Modeling code records:
<<<<
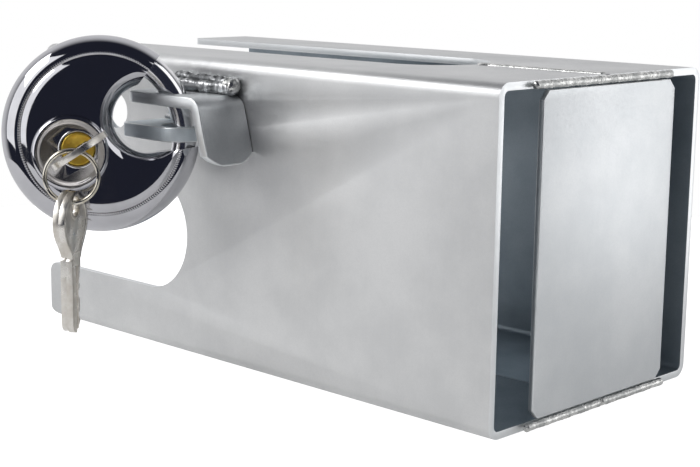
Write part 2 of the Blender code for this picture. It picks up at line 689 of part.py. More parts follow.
FINISH = {
    "galvanised_sheet": ((0.62, 0.66, 0.68), 0.85, 0.48),
    "weld_metal": ((0.60, 0.60, 0.58), 0.8, 0.45),
    "guard_steel": ((0.60, 0.64, 0.66), 0.85, 0.45),
    "polished_stainless": ((0.72, 0.72, 0.74), 1.0, 0.12),
    "hardened_chrome": ((0.80, 0.80, 0.82), 1.0, 0.08),
    "die_cast_zinc": ((0.45, 0.46, 0.47), 0.8, 0.55),
    "brass": ((0.72, 0.50, 0.14), 1.0, 0.28),
    "nickel_plate": ((0.66, 0.62, 0.56), 1.0, 0.3),
}

SLOTS = {
    "galvanised_sheet": ("near_channel", "far_channel", "end_plate"),
    "weld_metal": (
        "top_seam_weld",
        "bottom_seam_weld",
        "end_plate_top_weld",
        "end_plate_bottom_weld_near",
        "end_plate_bottom_weld_far",
        "guard_weld",
        "tongue_weld",
    ),
    "guard_steel": ("guard_bracket", "locking_tongue", "locking_pin"),
    "polished_stainless": ("padlock_front_shell", "padlock_rear_shell", "cylinder_guard"),
    "hardened_chrome": ("shackle",),
    "die_cast_zinc": ("lock_frame", "shackle_carrier"),
    "brass": ("cylinder_plug", "cylinder_housing", "drive_cam"),
    "nickel_plate": ("inserted_key", "key_ring", "hanging_key", "spare_key"),
}


def dress(made):
    for slot, names in SLOTS.items():
        colour, metallic, roughness = FINISH[slot]
        for name in names:
            obj = made[name]
            obj.data.materials.clear()
            obj.data.materials.append(material(slot + "_" + name, colour, metallic, roughness))


def main():
    clear()
    parts = collection("trailer_coupler_lock")
    cutters = collection("cutters")
    made = {}
    made.update(build_box(parts, cutters))
    made.update(build_end(parts))
    made.update(build_seams(parts))
    made.update(build_guard(parts, cutters))
    made.update(build_bolt(parts, cutters))
    made.update(build_shells(parts, cutters))
    made.update(build_lock_inside(parts, cutters))
    made.update(build_keys(parts, cutters))
    dress(made)


main()
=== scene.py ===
"""Looks of the trailer coupler lock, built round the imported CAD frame."""

import math

import bmesh
import bpy
from mathutils import Matrix, Vector


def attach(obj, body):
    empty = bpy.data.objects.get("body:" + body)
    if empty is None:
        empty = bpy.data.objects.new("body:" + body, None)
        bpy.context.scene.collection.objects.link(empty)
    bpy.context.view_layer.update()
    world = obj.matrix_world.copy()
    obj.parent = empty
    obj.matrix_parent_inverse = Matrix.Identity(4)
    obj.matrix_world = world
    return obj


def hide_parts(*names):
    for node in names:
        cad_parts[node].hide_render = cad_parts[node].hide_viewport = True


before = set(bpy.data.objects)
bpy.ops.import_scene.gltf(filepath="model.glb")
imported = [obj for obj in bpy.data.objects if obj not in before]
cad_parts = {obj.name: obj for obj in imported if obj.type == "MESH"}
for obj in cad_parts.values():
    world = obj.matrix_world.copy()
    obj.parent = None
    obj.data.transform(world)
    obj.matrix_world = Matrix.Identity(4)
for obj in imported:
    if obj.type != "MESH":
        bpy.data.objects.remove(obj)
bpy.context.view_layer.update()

MM = 0.001
GAP = 0.3

# The CAD source's dimensions, in millimetres from the box's mouth. NOTCH_ROLL,
# NOTCH_LIP and RING_COIL belong to shapes that are finer here than in the CAD.
X_SHIFT = -115.0
CHANNEL_LENGTH = 227.8
HALF_WIDTH = 55.5
HEIGHT = 110.0
SHEET = 2.5
BEND_OUTER = 4.5
BEND_INNER = 2.0
SEAM_HALF_GAP = 0.15
TOP_GROOVE = 1.2
BOTTOM_GROOVE = 1.6
SLOT_HALF_WIDTH = 21.0
SLOT_CENTRE_X = 153.0
SLOT_CORNER = 3.5
MOUTH_Z = (22.4, 66.4)
MOUTH_CENTRE_X = 63.7
MOUTH_RADIUS = 22.0
MOUTH_CORNER = 4.0
SPARE_HOLE = (44.8, 87.3, 6.7)
PIN_HOLE = (82.8, 87.2, 6.4)
PLATE_X = (228.1, 230.0)
PLATE_HALF_WIDTH = 36.6
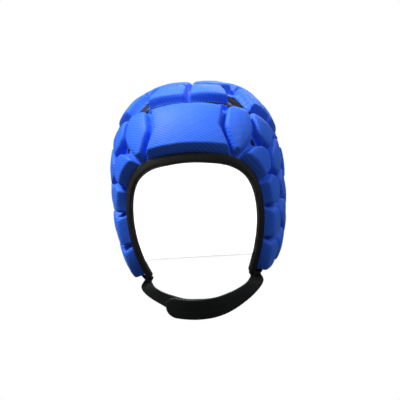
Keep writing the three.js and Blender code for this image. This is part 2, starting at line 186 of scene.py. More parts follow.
# Middles of the foam blocks on one side of the cap
band_seeds = [
    {"block": "forehead", "down": 46, "around": 12, "reach": 10.5},
    {"block": "forehead", "down": 59, "around": 11.5, "reach": 10.5},
    {"block": "temple_front", "down": 53.5, "around": 36.5, "reach": 10},
    {"block": "temple_top", "down": 56.5, "around": 58.5, "reach": 10},
    {"block": "temple", "down": 71.5, "around": 48.5, "reach": 10},
    {"block": "temple_back", "down": 72.5, "around": 70, "reach": 10},
    {"block": "cheek_top", "down": 91, "around": 60, "reach": 10},
    {"block": "cheek_middle", "down": 110, "around": 60.5, "reach": 10},
    {"block": "jaw", "down": 129.5, "around": 63.5, "reach": 10},
    {"block": "ear_front_top", "down": 88, "around": 81.5, "reach": 10},
    {"block": "ear_front_middle", "down": 106.5, "around": 81.5, "reach": 10},
    {"block": "ear_front_low", "down": 126.5, "around": 86, "reach": 10},
    {"block": "ear_top", "down": 76.5, "around": 96, "reach": 10},
    {"block": "ear_middle", "down": 96, "around": 103, "reach": 10},
    {"block": "ear_low", "down": 114, "around": 104, "reach": 10},
    {"block": "ear_base", "down": 130.5, "around": 109, "reach": 9},
    {"block": "behind_ear_top", "down": 83.5, "around": 121, "reach": 10},
    {"block": "behind_ear_middle", "down": 103.5, "around": 126, "reach": 10},
    {"block": "behind_ear_low", "down": 121.5, "around": 128.5, "reach": 10},
    {"block": "back_side_top", "down": 88, "around": 146, "reach": 9.5},
    {"block": "back_side_middle", "down": 104.5, "around": 149, "reach": 9.5},
    {"block": "back_side_low", "down": 120.5, "around": 151, "reach": 10},
    {"block": "back_top", "down": 90, "around": 169, "reach": 10},
    {"block": "back_middle", "down": 107.5, "around": 169.5, "reach": 10},
    {"block": "nape", "down": 123.5, "around": 170, "reach": 9.5},
]
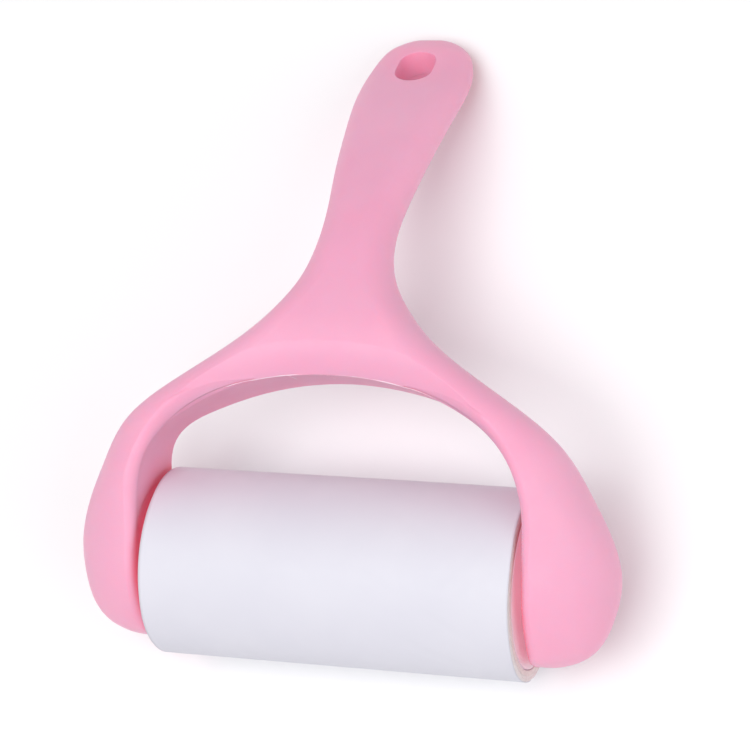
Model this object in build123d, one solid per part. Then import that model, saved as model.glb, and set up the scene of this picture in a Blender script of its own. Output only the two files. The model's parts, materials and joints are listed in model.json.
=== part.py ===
from build123d import *
import math
import os

# Lint roller: a two-shell plastic yoke that carries a refill of sticky paper between its two pods.
# Millimetres. X runs along the roll, +Y from the roll to the handle's tip, +Z up from the table.
# The parts are laid out about the roll's centre, and moved to the resting frame when written.

# ---------------------------------------------------------------- driving sizes
ROLL_LENGTH = 100.0          # paper width of a standard 10 cm refill
ROLL_RADIUS = 25.0
SHEET = 0.3                  # the exposed sheet, over the winding
SHEET_GAP = 5.0              # degrees between the sheet's free edge and its tear line
SHEET_EDGE = 200.0           # direction of that gap, in degrees from +Y towards +Z
CORE_INNER_RADIUS = 21.9
CORE_WALL = 1.4

WALL = 2.2                   # skin of both shells
INNER_WALL = 3.2             # wall along the opening, which carries the bearing plates
OUTER_SEAM = 0.6             # outer seam, as a share of the way from the back to the widest line
INNER_SEAM = 3.9             # inner seam, below the front surface and its softened edge
INNER_SEAM_TOP = 33.3        # and no higher than this, just under the opening's crisp edge
TAB_START = -11.3            # catch tab of the front shell, flush in the rear shell's wall
TAB_END = -1.1
TAB_DEPTH = 1.2
TAB_BOTTOM = 29.0

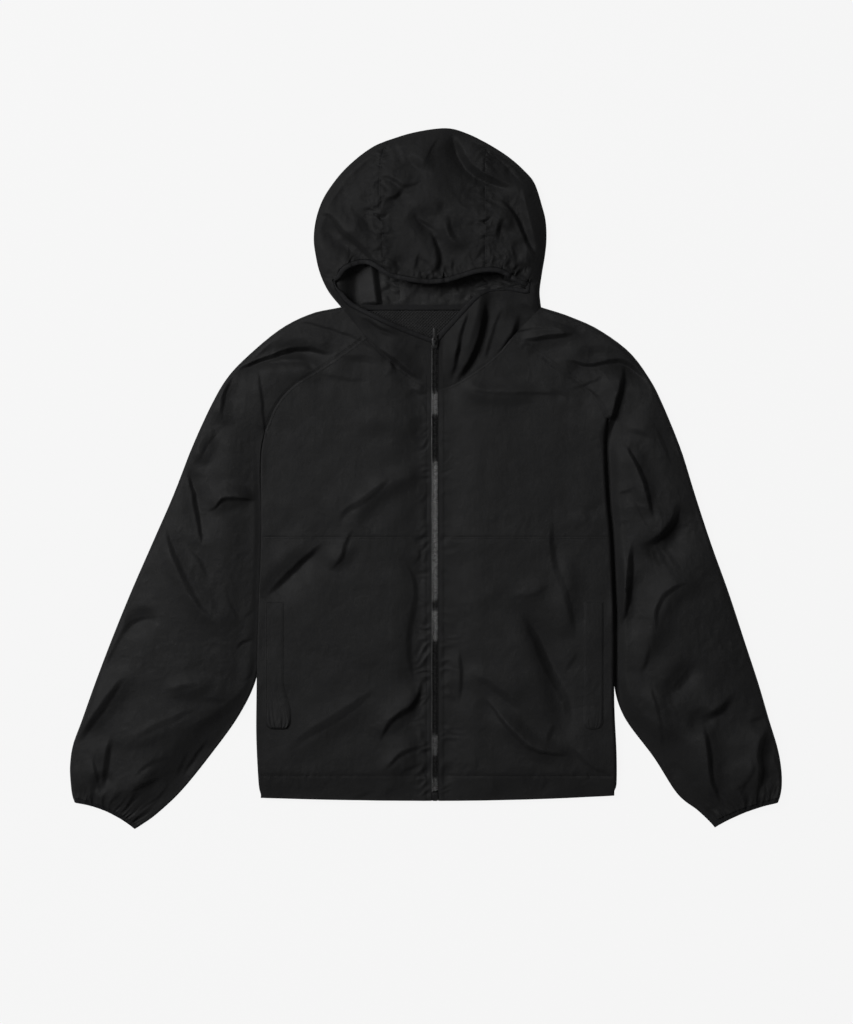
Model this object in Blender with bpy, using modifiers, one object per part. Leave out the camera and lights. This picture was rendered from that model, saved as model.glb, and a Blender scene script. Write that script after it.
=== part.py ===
"""Hooded windbreaker jacket, laid flat on its back with the zip closed.

The frame: the origin is on the underside of the back panel, on the centre line at armpit
level. +X points to the wearer's left, +Y to the hood and +Z up from the surface that the
jacket lies on. All the sizes below are in millimetres.
"""
from collections import namedtuple

import bmesh
import bpy
import numpy as np

MM = 0.001

# Driving dimensions
WALL = 1.2              # cloth wall
BINDING_WALL = 2.2      # folded elastic of the hood edge
CUFF_WALL = 1.5
TAPE_WALL = 0.8
GAP = 0.3               # between pieces at a seam, and between layers
ZIP_TOP = 181.0         # where the front edges end, at the chin
NECK_Y = 229.6          # back neck seam
NECK_FRONT_Y = 120.0    # front neck seam, at the zip
CHEST_SEAM_Y = -76.0
ZIP_HALF_OPENING = 4.5  # from the centre line to each front edge

ZIP_HEIGHT = 9.0        # top of the fronts beside the zip and at the hem
BODY_PUFF = 5.0         # how far the rest of the fronts stand above that
HEM_RISE = 45.0         # length over which the fronts rise from the hem
FLAT_BY_ZIP = 15.0      # half width of the flat stretch beside the zip
PUFF_REACH = 45.0       # from there to the fronts' full height
FOLD_REACH = 20.0       # from there to the folds' full height
FOLD_FULL = 0.4         # share of a fold's half length that has its full height
FOLD_FADE = 0.8         # share of it over which the fold dies out
CHIN_LIFT = 5.0         # rise of the chin from the neck seam to its free edge
SIDE_SEAM_HEIGHT = 7.0
SIDE_ROLL = 6.0
BACK_EDGE_HEIGHT = 5.2  # where the back panel ends under the side seam
BACK_EDGE_INSET = 1.6
BACK_ROLL = 15.0
TUCK = 2.0              # how far a sleeve goes in under the body's side
TUCK_START = 72.0       # from the armpit to where it starts to go under
TUCK_REACH = 87.0
TUCK_HEIGHT = 2.0       # of a sleeve's inner fold, at mid height
TUCK_TOP = 4.4
TUCK_ROLL = 5.0
TUCK_STEPS = (0.0, 0.25, 1.0)    # places of the points round it
UNDER_TUCKS = (1.9, 3.2, 5.0)    # the same on the back, which ends short of the fold
UNDER_ROLLS = (2.2, 4.0, 7.0)    # and by the outer fold
UNDER_CLEAR = 2 * WALL + 2 * GAP    # of the back's outside below the front's
UNDER_RISE = 2.5        # reach of the inner fold's underside, in its own heights
PUFF_POWER = 0.8        # below 1, a sleeve is fuller near its edges
ARMPIT_HEIGHT = 5.6     # of the inner fold just below the armpit
ARMPIT_REACH = 87.0     # length over which the inner fold comes down
ARMPIT_EASE = 16.0      # width over which the open sleeve rises from the armpit's seam
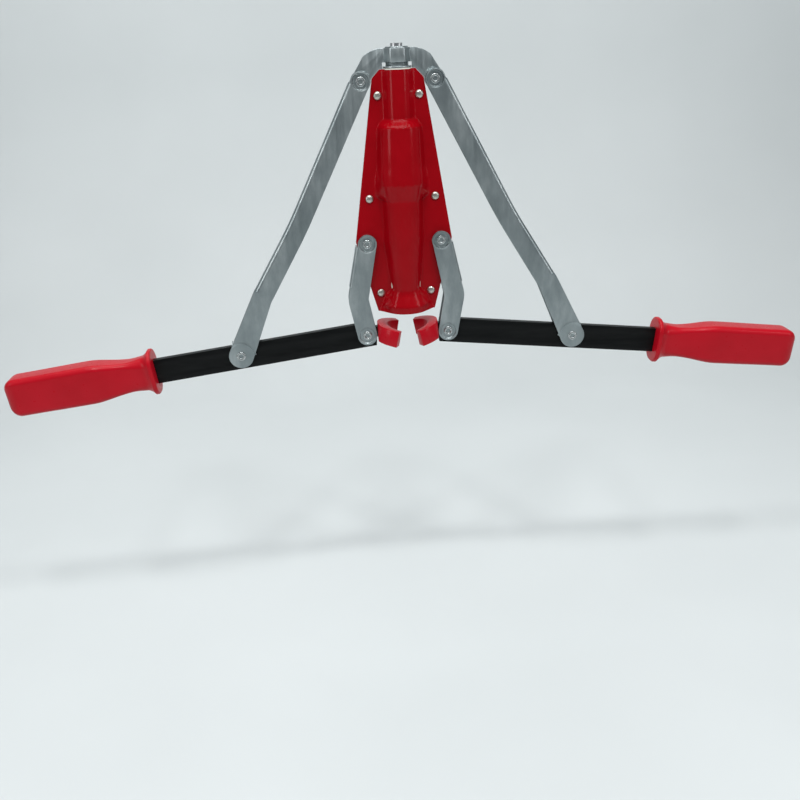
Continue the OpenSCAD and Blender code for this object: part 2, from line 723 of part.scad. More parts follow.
module left() {
    mirror([1, 0, 0]) children();
}
module left_short_link() { color(zinc) left() short_link(); }
module left_lever_rivet() { color(nickel) left() lever_rivet(); }
module left_lever() { color(black_paint) left() lever(); }
module left_handle() { color(red_plastic) left() handle(); }
module left_jaw() { color(red_plastic) left() jaw(); }
module left_jaw_rivet() { color(nickel) left() jaw_rivet(); }
module left_long_link() { color(zinc) left() long_link(); }
module left_link_rivet() { color(nickel) left() link_rivet(); }
module right_short_link() { color(zinc) short_link(); }
module right_lever_rivet() { color(nickel) lever_rivet(); }
module right_lever() { color(black_paint) lever(); }
module right_handle() { color(red_plastic) handle(); }
module right_jaw() { color(red_plastic) jaw(); }
module right_jaw_rivet() { color(nickel) jaw_rivet(); }
module right_long_link() { color(zinc) long_link(); }
module right_link_rivet() { color(nickel) link_rivet(); }

front_shell();
back_shell();
cork_funnel();
guide_bush();
shell_rivets();
body_pivot_rivets();
plunger_rod();
stop_washer();
lock_nut();
bridge_nut();
bridge_front();
bridge_back();
bridge_pivot_rivets();
left_short_link();
left_lever_rivet();
left_lever();
left_handle();
left_jaw();
left_jaw_rivet();
left_long_link();
left_link_rivet();
right_short_link();
right_lever_rivet();
right_lever();
right_handle();
right_jaw();
right_jaw_rivet();
right_long_link();
right_link_rivet();
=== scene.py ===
import json
import math

import bmesh
import bpy
import numpy as np
from mathutils import Matrix

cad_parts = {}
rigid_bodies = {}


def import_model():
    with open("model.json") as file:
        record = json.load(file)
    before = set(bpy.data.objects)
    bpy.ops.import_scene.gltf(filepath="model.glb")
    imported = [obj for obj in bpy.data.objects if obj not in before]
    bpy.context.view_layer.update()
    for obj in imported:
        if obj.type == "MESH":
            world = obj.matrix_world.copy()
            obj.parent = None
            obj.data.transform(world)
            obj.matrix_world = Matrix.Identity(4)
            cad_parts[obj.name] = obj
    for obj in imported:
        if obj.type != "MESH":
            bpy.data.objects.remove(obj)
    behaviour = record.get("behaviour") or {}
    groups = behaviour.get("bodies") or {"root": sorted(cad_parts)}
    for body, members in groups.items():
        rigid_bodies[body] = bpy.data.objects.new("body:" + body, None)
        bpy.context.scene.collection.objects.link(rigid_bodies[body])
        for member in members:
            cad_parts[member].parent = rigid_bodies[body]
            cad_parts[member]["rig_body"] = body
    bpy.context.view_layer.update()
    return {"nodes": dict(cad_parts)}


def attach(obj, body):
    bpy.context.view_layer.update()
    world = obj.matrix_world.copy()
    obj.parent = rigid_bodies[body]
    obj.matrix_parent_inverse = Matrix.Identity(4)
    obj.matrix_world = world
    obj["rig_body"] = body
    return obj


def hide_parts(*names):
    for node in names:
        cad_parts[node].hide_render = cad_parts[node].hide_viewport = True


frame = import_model()

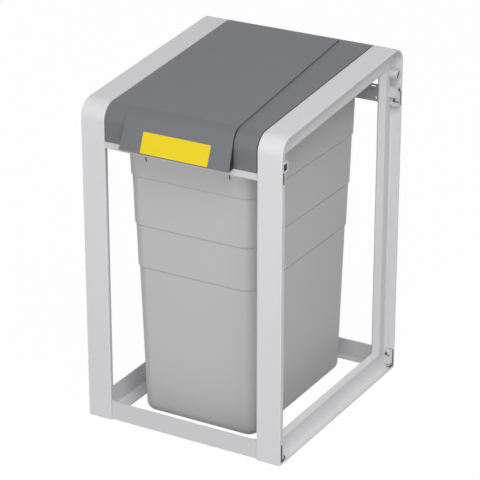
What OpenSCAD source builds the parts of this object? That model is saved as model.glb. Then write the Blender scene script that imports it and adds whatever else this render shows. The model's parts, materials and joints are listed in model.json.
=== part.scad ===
>>>>
The exercise ->
Copy exactly, word for word, the line with "What OpenSCAD source" through the final line of the listing.

Exercise response ->
What OpenSCAD source builds the parts of this object? That model is saved as model.glb. Then write the Blender scene script that imports it and adds whatever else this render shows. The model's parts, materials and joints are listed in model.json.
=== part.scad ===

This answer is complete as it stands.